• **3D code data**

* Begin *

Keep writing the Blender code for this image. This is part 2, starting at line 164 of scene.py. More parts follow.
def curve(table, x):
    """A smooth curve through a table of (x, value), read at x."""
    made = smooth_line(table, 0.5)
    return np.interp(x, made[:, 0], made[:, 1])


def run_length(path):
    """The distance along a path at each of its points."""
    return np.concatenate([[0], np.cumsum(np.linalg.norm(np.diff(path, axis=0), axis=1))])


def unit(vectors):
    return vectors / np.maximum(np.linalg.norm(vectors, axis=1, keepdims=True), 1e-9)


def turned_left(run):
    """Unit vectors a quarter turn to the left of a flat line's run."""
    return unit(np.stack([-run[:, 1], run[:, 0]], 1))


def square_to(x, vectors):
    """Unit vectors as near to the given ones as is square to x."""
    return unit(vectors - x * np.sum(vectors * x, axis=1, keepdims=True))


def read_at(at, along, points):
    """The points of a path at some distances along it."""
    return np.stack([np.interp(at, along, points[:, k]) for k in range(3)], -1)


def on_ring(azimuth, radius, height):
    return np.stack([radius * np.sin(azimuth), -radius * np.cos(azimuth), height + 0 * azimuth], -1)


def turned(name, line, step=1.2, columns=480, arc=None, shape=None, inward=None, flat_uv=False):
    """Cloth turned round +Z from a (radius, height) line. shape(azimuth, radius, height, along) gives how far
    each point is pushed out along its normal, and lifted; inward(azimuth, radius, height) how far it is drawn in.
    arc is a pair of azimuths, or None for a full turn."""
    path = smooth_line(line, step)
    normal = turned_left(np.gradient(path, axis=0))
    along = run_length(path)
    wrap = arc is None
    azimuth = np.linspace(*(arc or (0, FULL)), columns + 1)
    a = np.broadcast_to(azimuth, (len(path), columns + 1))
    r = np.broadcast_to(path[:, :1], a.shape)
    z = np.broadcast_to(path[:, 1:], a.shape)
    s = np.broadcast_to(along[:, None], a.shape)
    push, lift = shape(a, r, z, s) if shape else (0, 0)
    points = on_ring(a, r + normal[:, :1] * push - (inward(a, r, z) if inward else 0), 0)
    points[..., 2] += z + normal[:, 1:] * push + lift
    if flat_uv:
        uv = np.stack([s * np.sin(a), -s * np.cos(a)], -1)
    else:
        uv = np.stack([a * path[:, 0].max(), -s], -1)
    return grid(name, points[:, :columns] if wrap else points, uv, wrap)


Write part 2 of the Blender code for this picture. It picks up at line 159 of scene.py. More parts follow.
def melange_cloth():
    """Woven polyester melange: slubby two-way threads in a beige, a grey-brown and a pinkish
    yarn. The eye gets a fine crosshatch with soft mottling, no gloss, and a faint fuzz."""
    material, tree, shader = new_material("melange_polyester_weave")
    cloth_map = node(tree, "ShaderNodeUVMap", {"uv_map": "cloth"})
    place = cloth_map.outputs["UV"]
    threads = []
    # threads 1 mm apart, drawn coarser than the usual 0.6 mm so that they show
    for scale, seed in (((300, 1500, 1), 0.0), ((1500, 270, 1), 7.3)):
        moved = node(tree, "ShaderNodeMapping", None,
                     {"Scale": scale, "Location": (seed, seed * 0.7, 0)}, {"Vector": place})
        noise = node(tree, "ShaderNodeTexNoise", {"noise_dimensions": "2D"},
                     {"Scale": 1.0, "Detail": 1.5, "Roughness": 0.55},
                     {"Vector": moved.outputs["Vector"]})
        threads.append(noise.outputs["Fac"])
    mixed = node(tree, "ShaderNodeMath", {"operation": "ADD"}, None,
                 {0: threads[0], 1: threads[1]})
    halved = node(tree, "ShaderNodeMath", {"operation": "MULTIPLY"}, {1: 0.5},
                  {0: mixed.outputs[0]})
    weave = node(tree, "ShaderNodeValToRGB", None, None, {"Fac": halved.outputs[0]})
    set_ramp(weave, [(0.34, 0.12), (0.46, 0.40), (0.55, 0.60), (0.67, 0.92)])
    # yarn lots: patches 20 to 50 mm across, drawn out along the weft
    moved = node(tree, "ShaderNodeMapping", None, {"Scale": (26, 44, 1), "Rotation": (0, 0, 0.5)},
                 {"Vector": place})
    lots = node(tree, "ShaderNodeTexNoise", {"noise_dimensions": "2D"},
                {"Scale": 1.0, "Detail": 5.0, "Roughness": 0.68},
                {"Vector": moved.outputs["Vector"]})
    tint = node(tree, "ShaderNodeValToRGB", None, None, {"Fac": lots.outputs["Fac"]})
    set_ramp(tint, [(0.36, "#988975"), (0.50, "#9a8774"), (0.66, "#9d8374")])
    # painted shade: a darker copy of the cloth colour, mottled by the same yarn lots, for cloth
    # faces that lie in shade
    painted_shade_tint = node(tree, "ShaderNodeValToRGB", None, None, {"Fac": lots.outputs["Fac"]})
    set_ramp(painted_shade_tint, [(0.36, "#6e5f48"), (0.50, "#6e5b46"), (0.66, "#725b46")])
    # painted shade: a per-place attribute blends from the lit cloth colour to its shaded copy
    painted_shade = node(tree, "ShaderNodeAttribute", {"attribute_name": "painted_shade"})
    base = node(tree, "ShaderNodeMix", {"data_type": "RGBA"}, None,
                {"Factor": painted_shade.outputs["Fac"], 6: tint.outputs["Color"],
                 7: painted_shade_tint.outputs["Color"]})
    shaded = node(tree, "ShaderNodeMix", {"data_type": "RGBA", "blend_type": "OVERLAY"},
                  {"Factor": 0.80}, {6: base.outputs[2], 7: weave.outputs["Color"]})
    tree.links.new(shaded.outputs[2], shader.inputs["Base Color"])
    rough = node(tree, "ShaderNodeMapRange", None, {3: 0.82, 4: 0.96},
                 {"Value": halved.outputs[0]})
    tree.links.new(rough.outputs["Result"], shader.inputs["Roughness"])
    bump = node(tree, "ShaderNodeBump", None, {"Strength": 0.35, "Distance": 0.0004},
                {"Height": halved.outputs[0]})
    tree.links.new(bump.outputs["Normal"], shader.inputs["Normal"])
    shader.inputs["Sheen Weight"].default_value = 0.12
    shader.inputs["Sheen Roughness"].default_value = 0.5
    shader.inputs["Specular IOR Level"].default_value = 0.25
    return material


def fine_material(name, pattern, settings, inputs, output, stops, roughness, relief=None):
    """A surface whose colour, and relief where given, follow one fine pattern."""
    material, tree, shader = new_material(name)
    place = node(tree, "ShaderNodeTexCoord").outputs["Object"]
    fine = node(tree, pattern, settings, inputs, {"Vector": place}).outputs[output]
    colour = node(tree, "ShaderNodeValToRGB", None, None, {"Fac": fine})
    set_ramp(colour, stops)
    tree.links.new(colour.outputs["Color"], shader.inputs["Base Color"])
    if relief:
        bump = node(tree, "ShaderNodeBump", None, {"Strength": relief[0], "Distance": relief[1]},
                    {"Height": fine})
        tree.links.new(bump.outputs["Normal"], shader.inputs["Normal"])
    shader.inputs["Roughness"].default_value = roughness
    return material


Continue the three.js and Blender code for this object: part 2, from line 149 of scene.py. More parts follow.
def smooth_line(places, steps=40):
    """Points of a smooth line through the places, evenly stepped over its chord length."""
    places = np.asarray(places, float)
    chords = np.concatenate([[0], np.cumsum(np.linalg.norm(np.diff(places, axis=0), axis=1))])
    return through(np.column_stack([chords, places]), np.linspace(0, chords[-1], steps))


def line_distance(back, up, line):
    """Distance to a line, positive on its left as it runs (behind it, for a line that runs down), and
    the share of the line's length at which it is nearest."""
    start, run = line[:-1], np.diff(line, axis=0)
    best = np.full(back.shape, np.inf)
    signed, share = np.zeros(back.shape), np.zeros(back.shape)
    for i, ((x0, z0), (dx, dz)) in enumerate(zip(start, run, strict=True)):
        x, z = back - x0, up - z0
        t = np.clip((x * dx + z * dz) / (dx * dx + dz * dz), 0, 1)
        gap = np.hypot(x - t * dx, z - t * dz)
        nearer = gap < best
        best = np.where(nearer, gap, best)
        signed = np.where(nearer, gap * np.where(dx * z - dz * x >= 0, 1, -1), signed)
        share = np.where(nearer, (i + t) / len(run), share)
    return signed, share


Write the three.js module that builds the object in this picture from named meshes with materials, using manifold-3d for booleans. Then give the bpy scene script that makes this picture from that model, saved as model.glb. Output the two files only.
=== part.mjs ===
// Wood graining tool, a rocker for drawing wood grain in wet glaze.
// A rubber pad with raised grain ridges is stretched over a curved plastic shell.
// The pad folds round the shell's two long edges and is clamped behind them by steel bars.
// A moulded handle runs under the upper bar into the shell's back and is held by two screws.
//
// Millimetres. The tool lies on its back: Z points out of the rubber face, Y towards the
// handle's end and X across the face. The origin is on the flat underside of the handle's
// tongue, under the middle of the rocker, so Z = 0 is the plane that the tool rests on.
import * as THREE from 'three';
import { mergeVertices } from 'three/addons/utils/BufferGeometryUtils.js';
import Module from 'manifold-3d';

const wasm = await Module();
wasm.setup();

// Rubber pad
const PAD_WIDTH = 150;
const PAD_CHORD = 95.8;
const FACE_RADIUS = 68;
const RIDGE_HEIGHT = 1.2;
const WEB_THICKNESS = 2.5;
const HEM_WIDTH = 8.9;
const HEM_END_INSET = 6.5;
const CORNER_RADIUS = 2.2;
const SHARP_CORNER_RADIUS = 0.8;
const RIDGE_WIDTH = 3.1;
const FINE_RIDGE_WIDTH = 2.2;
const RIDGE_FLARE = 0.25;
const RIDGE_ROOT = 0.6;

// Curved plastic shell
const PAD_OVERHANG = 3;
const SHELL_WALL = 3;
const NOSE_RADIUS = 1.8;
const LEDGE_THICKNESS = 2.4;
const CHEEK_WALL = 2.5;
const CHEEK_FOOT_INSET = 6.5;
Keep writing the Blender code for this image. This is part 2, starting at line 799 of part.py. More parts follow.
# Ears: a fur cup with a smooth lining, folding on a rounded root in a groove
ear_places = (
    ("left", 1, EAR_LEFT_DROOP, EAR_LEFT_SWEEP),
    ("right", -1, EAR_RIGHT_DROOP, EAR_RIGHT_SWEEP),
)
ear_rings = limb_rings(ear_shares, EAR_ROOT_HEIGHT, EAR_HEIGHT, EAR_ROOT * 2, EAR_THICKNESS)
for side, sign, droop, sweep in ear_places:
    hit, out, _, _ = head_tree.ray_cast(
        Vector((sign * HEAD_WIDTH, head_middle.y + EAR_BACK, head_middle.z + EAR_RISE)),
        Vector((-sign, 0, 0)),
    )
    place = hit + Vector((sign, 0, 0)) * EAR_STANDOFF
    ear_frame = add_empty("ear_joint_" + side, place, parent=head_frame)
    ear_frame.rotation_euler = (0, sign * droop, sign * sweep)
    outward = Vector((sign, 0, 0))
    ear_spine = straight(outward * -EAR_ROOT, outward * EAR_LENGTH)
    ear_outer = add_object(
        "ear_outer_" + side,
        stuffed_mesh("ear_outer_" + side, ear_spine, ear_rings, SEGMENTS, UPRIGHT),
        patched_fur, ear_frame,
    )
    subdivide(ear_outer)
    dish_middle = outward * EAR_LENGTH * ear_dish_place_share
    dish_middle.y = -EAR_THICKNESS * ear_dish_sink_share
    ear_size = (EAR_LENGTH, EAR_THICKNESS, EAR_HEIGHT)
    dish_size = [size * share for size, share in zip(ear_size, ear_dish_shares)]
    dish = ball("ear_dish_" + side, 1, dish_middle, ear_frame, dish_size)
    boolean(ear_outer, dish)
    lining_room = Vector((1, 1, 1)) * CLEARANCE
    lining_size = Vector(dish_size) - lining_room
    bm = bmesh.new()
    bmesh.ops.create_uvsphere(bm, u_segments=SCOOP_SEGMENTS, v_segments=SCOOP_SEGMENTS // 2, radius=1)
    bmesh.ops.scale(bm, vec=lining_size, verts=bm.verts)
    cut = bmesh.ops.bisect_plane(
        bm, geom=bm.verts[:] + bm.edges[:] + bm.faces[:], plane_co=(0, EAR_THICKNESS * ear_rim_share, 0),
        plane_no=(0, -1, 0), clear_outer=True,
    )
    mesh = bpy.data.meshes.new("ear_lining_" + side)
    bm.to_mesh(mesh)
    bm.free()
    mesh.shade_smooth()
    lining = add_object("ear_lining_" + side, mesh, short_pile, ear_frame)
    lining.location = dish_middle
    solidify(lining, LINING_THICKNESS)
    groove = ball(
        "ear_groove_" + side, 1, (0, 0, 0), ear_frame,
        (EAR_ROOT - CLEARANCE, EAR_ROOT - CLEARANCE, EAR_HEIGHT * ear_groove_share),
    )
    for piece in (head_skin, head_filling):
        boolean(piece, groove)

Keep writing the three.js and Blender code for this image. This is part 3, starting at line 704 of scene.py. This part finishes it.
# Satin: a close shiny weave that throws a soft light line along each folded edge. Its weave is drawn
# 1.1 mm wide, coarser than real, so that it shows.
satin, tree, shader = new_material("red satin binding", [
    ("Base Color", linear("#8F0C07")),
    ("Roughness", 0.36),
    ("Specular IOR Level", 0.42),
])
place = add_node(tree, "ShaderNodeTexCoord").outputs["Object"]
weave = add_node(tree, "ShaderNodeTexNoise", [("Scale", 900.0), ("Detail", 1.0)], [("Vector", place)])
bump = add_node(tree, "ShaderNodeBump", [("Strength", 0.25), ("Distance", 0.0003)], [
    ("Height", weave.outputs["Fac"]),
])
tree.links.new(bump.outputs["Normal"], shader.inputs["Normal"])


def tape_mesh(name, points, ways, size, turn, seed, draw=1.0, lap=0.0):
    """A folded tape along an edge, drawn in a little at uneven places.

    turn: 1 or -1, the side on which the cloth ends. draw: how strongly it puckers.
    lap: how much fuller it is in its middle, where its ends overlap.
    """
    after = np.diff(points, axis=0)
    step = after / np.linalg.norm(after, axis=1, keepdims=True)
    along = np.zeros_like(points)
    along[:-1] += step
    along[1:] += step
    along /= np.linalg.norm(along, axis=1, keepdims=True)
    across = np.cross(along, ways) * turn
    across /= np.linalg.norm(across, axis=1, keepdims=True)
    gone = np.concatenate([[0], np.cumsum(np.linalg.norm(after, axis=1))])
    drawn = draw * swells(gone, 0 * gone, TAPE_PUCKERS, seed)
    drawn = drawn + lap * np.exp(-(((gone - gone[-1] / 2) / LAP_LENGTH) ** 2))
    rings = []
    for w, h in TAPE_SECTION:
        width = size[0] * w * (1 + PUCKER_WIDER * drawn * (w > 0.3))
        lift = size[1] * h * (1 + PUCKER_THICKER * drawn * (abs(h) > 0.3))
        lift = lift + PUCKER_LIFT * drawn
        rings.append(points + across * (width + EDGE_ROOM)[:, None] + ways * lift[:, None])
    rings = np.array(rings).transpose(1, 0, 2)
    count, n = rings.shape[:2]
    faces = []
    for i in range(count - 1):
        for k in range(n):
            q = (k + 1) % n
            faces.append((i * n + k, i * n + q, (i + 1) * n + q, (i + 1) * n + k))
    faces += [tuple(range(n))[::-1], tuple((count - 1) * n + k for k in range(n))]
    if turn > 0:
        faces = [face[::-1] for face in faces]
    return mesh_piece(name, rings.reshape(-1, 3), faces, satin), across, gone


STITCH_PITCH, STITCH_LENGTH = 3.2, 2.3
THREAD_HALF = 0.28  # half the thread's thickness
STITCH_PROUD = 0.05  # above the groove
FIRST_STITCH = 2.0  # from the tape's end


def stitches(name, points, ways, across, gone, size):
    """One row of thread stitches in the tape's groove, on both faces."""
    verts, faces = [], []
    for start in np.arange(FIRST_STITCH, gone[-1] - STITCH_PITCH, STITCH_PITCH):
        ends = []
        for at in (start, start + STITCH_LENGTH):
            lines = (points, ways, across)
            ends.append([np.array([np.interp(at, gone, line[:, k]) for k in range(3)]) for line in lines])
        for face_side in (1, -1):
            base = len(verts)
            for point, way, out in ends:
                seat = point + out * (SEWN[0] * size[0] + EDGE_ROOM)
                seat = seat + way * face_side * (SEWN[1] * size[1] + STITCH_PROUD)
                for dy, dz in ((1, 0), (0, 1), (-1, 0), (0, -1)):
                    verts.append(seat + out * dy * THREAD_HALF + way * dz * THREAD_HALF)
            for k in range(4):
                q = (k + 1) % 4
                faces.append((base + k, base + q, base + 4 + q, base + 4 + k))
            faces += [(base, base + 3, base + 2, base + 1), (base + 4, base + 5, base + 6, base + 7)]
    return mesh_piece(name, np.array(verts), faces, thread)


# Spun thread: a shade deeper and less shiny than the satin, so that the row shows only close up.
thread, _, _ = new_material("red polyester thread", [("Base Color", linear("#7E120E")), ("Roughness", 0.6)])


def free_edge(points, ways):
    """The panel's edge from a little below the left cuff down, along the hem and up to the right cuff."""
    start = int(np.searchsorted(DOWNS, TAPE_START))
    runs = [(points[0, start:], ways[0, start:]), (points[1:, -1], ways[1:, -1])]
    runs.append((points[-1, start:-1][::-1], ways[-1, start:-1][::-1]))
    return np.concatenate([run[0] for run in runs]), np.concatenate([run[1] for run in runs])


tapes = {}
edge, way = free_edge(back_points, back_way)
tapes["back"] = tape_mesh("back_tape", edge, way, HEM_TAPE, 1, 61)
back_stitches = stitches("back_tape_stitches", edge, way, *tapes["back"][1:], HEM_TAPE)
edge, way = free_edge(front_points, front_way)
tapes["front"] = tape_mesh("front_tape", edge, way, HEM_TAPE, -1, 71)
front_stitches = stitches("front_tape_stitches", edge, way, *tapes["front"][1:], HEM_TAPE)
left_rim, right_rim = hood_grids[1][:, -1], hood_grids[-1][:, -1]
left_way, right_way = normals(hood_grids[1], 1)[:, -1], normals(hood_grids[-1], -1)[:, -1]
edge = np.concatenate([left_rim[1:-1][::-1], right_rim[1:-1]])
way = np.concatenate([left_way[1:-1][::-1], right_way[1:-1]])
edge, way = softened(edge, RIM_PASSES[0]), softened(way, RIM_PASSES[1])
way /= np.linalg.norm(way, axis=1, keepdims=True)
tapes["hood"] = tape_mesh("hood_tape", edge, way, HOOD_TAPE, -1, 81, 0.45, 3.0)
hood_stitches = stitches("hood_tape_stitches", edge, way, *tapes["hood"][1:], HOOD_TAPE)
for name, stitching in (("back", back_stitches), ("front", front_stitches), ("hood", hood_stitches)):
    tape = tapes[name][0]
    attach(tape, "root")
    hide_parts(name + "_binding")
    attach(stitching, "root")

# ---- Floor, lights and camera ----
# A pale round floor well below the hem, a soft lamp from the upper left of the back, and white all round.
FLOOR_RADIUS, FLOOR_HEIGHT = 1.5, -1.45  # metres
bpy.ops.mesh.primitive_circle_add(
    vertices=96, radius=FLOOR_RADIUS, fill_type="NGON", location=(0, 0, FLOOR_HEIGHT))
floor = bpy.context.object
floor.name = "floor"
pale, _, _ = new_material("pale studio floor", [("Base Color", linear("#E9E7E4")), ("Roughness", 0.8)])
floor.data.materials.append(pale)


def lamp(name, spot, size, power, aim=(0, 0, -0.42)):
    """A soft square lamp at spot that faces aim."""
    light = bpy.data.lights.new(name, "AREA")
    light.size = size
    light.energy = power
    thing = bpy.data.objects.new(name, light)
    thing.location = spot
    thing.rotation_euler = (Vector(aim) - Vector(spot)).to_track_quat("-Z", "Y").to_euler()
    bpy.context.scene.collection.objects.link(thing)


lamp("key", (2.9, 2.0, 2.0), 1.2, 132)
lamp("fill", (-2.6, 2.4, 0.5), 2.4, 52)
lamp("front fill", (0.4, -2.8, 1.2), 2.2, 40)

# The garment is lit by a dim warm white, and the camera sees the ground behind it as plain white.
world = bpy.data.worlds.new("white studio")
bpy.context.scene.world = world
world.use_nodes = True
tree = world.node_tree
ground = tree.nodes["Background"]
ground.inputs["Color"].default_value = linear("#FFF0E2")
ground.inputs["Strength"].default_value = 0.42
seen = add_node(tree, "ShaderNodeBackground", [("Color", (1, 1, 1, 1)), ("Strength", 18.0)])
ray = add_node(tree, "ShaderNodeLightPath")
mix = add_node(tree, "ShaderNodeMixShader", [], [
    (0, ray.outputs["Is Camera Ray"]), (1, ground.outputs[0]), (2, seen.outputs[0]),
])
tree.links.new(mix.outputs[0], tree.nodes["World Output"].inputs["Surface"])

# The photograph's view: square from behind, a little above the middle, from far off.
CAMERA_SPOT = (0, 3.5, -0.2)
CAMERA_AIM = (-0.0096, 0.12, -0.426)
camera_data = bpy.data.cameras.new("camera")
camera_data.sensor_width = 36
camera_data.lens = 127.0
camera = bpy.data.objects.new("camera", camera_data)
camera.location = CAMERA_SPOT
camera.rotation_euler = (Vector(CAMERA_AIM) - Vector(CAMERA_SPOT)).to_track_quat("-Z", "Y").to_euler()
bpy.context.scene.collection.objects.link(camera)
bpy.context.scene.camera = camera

* End *

• **Exercise prompt**
Would you quote everything above from the line containing "Write the three.js" down to the line containing "const RIDGE_ROOT = 0.6;"? Include both of those lines and nothing else.

• **Full response**
Write the three.js module that builds the object in this picture from named meshes with materials, using manifold-3d for booleans. Then give the bpy scene script that makes this picture from that model, saved as model.glb. Output the two files only.
=== part.mjs ===
// Wood graining tool, a rocker for drawing wood grain in wet glaze.
// A rubber pad with raised grain ridges is stretched over a curved plastic shell.
// The pad folds round the shell's two long edges and is clamped behind them by steel bars.
// A moulded handle runs under the upper bar into the shell's back and is held by two screws.
//
// Millimetres. The tool lies on its back: Z points out of the rubber face, Y towards the
// handle's end and X across the face. The origin is on the flat underside of the handle's
// tongue, under the middle of the rocker, so Z = 0 is the plane that the tool rests on.
import * as THREE from 'three';
import { mergeVertices } from 'three/addons/utils/BufferGeometryUtils.js';
import Module from 'manifold-3d';

const wasm = await Module();
wasm.setup();

// Rubber pad
const PAD_WIDTH = 150;
const PAD_CHORD = 95.8;
const FACE_RADIUS = 68;
const RIDGE_HEIGHT = 1.2;
const WEB_THICKNESS = 2.5;
const HEM_WIDTH = 8.9;
const HEM_END_INSET = 6.5;
const CORNER_RADIUS = 2.2;
const SHARP_CORNER_RADIUS = 0.8;
const RIDGE_WIDTH = 3.1;
const FINE_RIDGE_WIDTH = 2.2;
const RIDGE_FLARE = 0.25;
const RIDGE_ROOT = 0.6;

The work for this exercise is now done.